Bagaimanapun, publikasi penting bukan hanya sebagai inventarisasi maupun data sejarah belaka, tetapi juga untuk menjaga agar pengetahuan mengenai sejarah dari situs cagar budaya dan nilai-nilai luhur tidak hilang dari ingatan kolektif masyarakat saat ini.
Oleh karena itu, salah satu strategi yang dapat dilakukan ialah memanfaatkan sosial media untuk memberitahu informasi temuan-temuan arkeologi yang ada.
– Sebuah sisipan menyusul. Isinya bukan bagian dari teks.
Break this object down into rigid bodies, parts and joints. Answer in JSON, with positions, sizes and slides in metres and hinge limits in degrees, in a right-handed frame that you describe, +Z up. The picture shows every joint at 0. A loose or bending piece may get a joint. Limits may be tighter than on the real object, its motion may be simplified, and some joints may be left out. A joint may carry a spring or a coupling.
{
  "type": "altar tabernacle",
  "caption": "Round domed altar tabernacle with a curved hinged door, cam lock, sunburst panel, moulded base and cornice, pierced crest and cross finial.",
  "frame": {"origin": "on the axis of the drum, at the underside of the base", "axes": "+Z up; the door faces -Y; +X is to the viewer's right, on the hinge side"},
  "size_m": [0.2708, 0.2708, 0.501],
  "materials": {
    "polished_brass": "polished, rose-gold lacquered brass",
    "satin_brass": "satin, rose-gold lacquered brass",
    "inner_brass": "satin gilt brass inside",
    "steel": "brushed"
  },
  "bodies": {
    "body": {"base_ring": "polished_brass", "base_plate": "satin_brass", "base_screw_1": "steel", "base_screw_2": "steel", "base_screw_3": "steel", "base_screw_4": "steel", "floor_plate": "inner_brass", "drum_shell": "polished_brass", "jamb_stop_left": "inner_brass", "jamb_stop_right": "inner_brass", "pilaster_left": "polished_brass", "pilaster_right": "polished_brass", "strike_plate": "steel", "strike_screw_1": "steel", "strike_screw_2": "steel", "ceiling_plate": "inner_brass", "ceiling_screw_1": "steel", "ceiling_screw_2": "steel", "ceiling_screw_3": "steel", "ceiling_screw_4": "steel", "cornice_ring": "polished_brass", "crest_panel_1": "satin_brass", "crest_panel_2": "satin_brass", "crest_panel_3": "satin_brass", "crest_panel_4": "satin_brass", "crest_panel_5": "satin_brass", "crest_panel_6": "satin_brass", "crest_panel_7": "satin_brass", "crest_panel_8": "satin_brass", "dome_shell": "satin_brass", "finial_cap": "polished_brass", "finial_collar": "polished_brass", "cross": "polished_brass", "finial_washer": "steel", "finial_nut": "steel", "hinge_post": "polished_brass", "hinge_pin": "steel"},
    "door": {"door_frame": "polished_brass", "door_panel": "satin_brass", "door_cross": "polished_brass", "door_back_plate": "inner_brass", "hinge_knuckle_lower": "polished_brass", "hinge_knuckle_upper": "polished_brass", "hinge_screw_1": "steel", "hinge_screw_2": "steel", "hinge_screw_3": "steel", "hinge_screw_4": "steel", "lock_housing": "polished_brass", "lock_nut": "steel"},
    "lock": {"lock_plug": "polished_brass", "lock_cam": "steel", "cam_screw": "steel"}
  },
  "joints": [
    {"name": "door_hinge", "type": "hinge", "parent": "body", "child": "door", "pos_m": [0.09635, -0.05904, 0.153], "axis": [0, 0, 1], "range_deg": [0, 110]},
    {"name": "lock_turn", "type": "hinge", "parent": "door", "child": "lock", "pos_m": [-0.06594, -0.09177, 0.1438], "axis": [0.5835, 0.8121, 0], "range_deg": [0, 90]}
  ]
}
Beberapa contoh penggunaan sosial media sebagai media sumber informasi sejarah dan arkeologi, yaitu seperti Neo Historia.
Konsep yang ditawarkan adalah dengan memberikan pemahaman kepada masyarakat tentang peristiwa-peristiwa sejarah menggunakan tata bahasa yang ringan dan mudah dipahami oleh orang awam melalui Instagram, Twitter, dan sosial media lainnya.
Selain itu, terdapat beberapa media yang memberikan informasi dalam segmen arkeologi menggunakan pendekatan yang bukan hanya dapat dipahami oleh orang awam, tetapi juga menyenangkan untuk dibaca lebih lanjut.
Beberapa contoh yang telah eksis adalah komunitas Indo.Archaeology serta Arkeovlog di Instagram yang memberikan informasi situs cagar budaya dan memperkenalkan arkeologi lebih dalam dengan bentuk visual seperti video maupun foto.
Pemanfaatan media sosial bukan hanya membantu untuk memberikan pemahaman masyarakat terhadap cagar budaya dan informasi-informasi dalam bidang kebudayaan, melainkan juga membantu situs yang diangkat lebih dapat dikenal oleh masyarakat.
Hal tersebut tentu termasuk salah satu langkah awal untuk melestarikan sebuah warisan cagar budaya agar tidak terlupakan.
R.S. Dickens dan C.E Hill dalam Mayer-Oakes (1990) terkait pengelolaan sumber daya budaya menyebutkan, “Kita haruslah melestarikan sumber daya itu jika kita ingin mengambil manfaat darinya, kita harus mempelajari sumber daya itu jika ingin memahami manfaat yang dapat kita peroleh, dan kita harus menerjemahkan pengetahuan yang telah diperoleh itu kepada masyarakat. Jadi, dari masyarakat tersebutlah proses ini berawal, dan kepada mereka juga semua itu harus diserahkan”.
Pandangan ini lebih dari cukup untuk menggambarkan pentingnya memberikan akses informasi secara lebih luas kepada masyarakat terkait upaya warisan budaya.